Request ->
What is needed is an exact copy of the lines from the one containing "Recreate this object" to the one containing "on the table.", both lines included, and no other lines.

— START Input material —

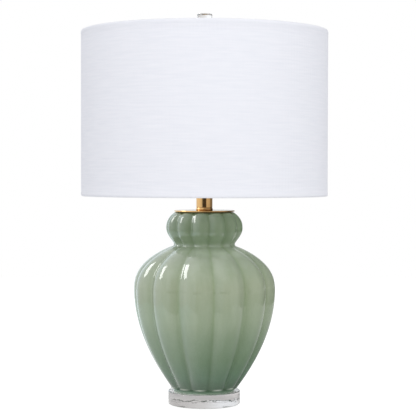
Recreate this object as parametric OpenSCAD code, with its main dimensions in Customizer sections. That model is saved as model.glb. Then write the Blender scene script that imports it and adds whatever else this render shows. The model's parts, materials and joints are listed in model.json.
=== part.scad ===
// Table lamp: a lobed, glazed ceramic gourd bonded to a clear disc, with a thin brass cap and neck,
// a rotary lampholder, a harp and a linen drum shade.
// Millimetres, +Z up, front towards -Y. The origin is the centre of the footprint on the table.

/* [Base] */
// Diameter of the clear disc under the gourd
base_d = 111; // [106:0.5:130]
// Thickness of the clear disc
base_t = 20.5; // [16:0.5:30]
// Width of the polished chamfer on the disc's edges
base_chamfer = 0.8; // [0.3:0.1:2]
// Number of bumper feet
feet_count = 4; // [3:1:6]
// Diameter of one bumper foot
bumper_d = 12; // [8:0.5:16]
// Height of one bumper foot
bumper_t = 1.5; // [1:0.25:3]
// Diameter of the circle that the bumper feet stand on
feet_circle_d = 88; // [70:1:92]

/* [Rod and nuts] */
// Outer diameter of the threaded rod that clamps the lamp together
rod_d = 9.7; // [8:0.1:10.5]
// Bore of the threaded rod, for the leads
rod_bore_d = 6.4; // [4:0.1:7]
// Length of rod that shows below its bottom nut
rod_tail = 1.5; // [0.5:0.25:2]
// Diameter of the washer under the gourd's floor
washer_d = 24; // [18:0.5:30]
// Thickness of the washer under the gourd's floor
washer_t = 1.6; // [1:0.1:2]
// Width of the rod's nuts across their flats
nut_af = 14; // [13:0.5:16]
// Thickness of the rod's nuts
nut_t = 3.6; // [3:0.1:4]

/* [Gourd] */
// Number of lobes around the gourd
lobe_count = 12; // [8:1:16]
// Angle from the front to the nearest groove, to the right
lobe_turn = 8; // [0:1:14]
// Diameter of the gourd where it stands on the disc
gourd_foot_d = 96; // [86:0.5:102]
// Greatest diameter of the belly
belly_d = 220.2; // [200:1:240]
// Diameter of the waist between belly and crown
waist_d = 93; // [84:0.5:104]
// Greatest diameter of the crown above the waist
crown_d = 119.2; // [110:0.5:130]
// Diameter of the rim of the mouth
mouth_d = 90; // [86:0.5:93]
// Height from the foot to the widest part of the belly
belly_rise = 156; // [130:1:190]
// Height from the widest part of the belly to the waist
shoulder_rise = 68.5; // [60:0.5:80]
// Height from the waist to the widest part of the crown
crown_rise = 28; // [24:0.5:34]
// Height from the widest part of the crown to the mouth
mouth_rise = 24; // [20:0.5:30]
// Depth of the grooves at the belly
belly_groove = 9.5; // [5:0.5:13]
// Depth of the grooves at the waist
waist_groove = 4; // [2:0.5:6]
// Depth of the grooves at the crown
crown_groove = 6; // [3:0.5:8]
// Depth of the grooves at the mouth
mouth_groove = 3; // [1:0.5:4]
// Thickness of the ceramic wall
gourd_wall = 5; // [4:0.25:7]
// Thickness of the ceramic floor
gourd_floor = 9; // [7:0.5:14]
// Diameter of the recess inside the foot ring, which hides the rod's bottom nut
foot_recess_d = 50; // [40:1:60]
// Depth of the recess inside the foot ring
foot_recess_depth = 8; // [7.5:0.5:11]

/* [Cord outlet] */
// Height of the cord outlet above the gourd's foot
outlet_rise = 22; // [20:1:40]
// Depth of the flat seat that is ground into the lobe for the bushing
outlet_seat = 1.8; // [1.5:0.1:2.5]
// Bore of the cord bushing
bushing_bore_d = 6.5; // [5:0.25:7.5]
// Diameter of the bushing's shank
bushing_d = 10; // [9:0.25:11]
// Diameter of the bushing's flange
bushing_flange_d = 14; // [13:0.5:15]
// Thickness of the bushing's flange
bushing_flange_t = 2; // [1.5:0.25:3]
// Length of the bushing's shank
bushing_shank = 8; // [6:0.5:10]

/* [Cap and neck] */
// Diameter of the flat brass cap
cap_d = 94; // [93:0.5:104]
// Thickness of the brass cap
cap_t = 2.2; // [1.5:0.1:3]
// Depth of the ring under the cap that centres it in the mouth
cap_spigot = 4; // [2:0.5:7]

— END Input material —
— START Input material —

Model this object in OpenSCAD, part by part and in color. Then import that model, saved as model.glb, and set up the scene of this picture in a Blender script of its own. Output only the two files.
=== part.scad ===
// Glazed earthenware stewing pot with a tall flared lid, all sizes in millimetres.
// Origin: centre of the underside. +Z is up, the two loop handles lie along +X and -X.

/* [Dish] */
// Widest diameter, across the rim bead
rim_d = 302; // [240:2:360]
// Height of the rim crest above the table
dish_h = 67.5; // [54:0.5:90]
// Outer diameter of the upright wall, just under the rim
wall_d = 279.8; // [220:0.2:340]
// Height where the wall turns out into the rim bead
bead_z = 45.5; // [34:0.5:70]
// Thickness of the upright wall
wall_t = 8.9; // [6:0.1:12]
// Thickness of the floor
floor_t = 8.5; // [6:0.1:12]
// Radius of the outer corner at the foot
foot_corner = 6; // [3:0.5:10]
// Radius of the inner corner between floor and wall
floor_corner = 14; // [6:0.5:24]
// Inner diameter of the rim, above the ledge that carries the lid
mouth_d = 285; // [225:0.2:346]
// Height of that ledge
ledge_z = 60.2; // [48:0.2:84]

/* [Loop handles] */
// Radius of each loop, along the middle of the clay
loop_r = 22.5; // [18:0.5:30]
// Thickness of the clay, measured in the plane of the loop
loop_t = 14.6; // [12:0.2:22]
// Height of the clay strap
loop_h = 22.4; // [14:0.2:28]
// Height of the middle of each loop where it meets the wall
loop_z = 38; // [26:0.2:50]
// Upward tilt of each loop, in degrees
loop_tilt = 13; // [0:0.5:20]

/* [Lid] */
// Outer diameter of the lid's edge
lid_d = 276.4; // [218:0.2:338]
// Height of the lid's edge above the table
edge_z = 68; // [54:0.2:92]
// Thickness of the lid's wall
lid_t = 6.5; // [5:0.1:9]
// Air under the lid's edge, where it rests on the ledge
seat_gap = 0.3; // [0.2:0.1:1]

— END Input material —

Result below ->
Recreate this object as parametric OpenSCAD code, with its main dimensions in Customizer sections. That model is saved as model.glb. Then write the Blender scene script that imports it and adds whatever else this render shows. The model's parts, materials and joints are listed in model.json.
=== part.scad ===
// Table lamp: a lobed, glazed ceramic gourd bonded to a clear disc, with a thin brass cap and neck,
// a rotary lampholder, a harp and a linen drum shade.
// Millimetres, +Z up, front towards -Y. The origin is the centre of the footprint on the table.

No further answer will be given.